O cantor que nos anos 1980 virou cronista da vida carioca com hits como 'Kátia Flávia' afirma que as críticas sociais de suas letras se revelaram proféticas
Como será sua volta aos palcos neste sábado, 18, no C6 Festival, em São Paulo, após trinta anos dedicados à literatura e ao teatro? O show se chama Favelost, mesmo nome do livro que lancei em 2012. Favelost conta a história de um enclave no Brasil, que reuniu Rio e São Paulo para se livrar de toda a mediocridade que tomou o país. No show, um casal quer entrar nessa mancha urbana, mas precisa vencer um baile, um pedágio dançante. É uma homenagem ao filme A Noite dos Desesperados, de 1969, com Jane Fonda.
Num ano de calor extremo e crise na segurança pública, Rio 40 Graus reconquistou sua atualidade? Em relação à sensação térmica, está até defasada, já que está batendo 60 graus no Rio. No que diz respeito à criminalidade, está cada vez mais recrudescendo. Não só aqui, como em todas as metrópoles brasileiras. Há uma confusão entre o institucional e o Estado paralelo.
Então as críticas sociais de suas músicas agora servem para todo o país? Kátia Flávia habita o mundo cão, e o Rio é um grande submundo. Falo principalmente de Copacabana: havia uma bandidagem, um tumor, que foi aumentando e a cidade tentava combatê-lo.

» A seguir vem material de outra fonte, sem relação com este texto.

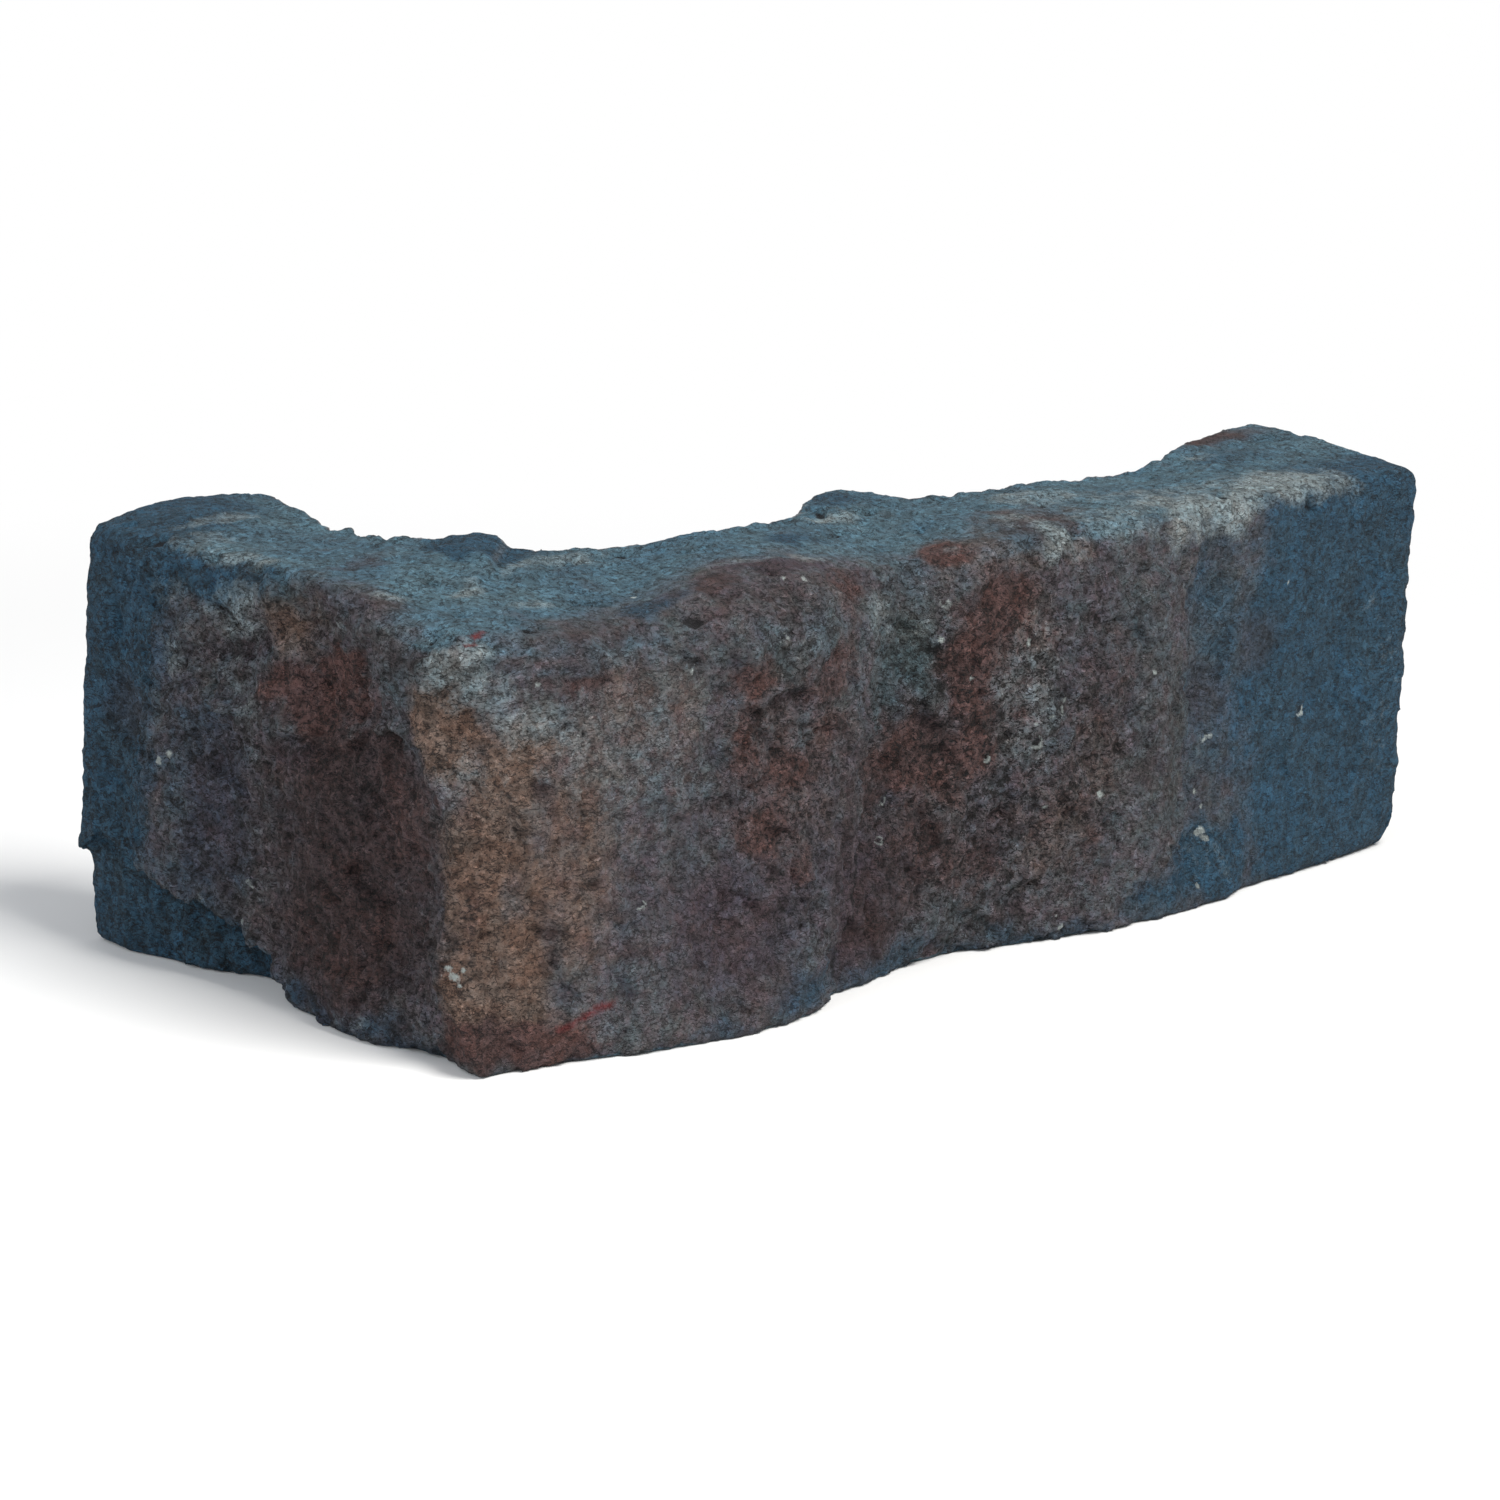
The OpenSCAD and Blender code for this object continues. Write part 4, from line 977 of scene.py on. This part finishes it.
class STONE_OT_stage(bpy.types.Operator):
    """Sets up the floor, the lamps, the world and the camera"""

    bl_idname = "stone.stage"
    bl_label = "Stage"

    def execute(self, context):
        scene = context.scene
        self.floor()
        self.world(scene)
        for lamp in LAMPS:
            area_lamp(*lamp)
        self.camera(scene)
        scene.view_settings.view_transform = "Standard"
        return {"FINISHED"}

    def floor(self):
        mesh = bpy.data.meshes.new("floor")
        half = FLOOR_HALF
        corners = [(-half, -half, 0), (half, -half, 0), (half, half, 0), (-half, half, 0)]
        mesh.from_pydata(corners, [], [(0, 1, 2, 3)])
        floor = bpy.data.objects.new("floor", mesh)
        floor.location.z = -FLOOR_DROP
        bpy.context.scene.collection.objects.link(floor)
        mesh.materials.append(matt_backdrop_paper())

    def world(self, scene):
        world = bpy.data.worlds.new("studio")
        scene.world = world
        world.use_nodes = True
        tree = world.node_tree
        tree.nodes.clear()
        lit = add(tree, "ShaderNodeBackground", Color=rgba(linear("#f9fbff")), Strength=0.45)
        shown = add(tree, "ShaderNodeBackground", Color=rgba(linear("#ffffff")), Strength=1.0)
        both = add(tree, "ShaderNodeMixShader", i0=viewer_rays(tree), i1=lit, i2=shown)
        add(tree, "ShaderNodeOutputWorld", Surface=both)

    def camera(self, scene):
        stage = scene.stage_settings
        right, up, back = facing(stage.azimuth, stage.elevation, stage.roll)
        data = bpy.data.cameras.new("camera")
        data.lens = stage.lens
        data.sensor_width = SENSOR_MM
        camera = bpy.data.objects.new("camera", data)
        place = ARRIS_FOOT * MM + back * stage.distance + right * AIM_RIGHT + up * AIM_UP
        camera.matrix_world = Matrix.Translation(place) @ Matrix((right, up, back)).transposed().to_4x4()
        bpy.context.scene.collection.objects.link(camera)
        scene.camera = camera


class STONE_PT_panel(bpy.types.Panel):
    """Lists the steps that build the stone"""

    bl_label = "Stone veneer corner"
    bl_idname = "STONE_PT_panel"
    bl_space_type = "VIEW_3D"
    bl_region_type = "UI"
    bl_category = "Veneer"

    def draw(self, context):
        for group in (context.scene.stone, context.scene.pigments, context.scene.stage_settings):
            for name in group.__annotations__:
                self.layout.prop(group, name)
        self.layout.operator(STONE_OT_rock_face.bl_idname)
        self.layout.operator(STONE_OT_stage.bl_idname)


CLASSES = (StoneSettings, PigmentSettings, StageSettings, STONE_OT_rock_face, STONE_OT_stage, STONE_PT_panel)


def register():
    for cls in CLASSES:
        bpy.utils.register_class(cls)
    bpy.types.Scene.stone = PointerProperty(type=StoneSettings)
    bpy.types.Scene.pigments = PointerProperty(type=PigmentSettings)
    bpy.types.Scene.stage_settings = PointerProperty(type=StageSettings)


def unregister():
    for name in ("stage_settings", "pigments", "stone"):
        delattr(bpy.types.Scene, name)
    for cls in reversed(CLASSES):
        bpy.utils.unregister_class(cls)


def main():
    register()
    bpy.ops.stone.rock_face()
    bpy.ops.stone.stage()


if __name__ == "__main__":
    main()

Mas ele cresceu tanto que agora é o contrário: é a cidade que vive dentro de um tumor. Isso agora se espraiou para o governo do país inteiro. Veja o caso do orçamento secreto: o presidente Lula não tem mais a chave do cofre. É a subversão institucional.
Concorda quando dizem que Kátia Flávia foi o primeiro rap nas rádios brasileiras? Rap é ritmo e poesia. Em uma visão ampla, até as falações religiosas são raps. Minha inspiração no rap foi minha avó rezando o terço, com aquele ritmo teatral. A amplitude da palavra falada está em tudo. Obviamente, a jovem guarda negra, a partir dos anos 1990, com os Racionais MC’s e sua poética dos sentimentos periféricos, é o que conhecemos por rap. Dito isso, Kátia Flávia foi, sim, o primeiro rap quando se trata da linguagem. E a letra fala de uma mulher poderosa do submundo. Ao que me consta, depois dela nenhuma igual surgiu.
O funk virou música brasileira tipo exportação? A Furacão 2000 é o Kraftwerk da favela. Mas não acredito que o funk vá explodir tanto assim. A própria Anitta já abraçou o reggaeton.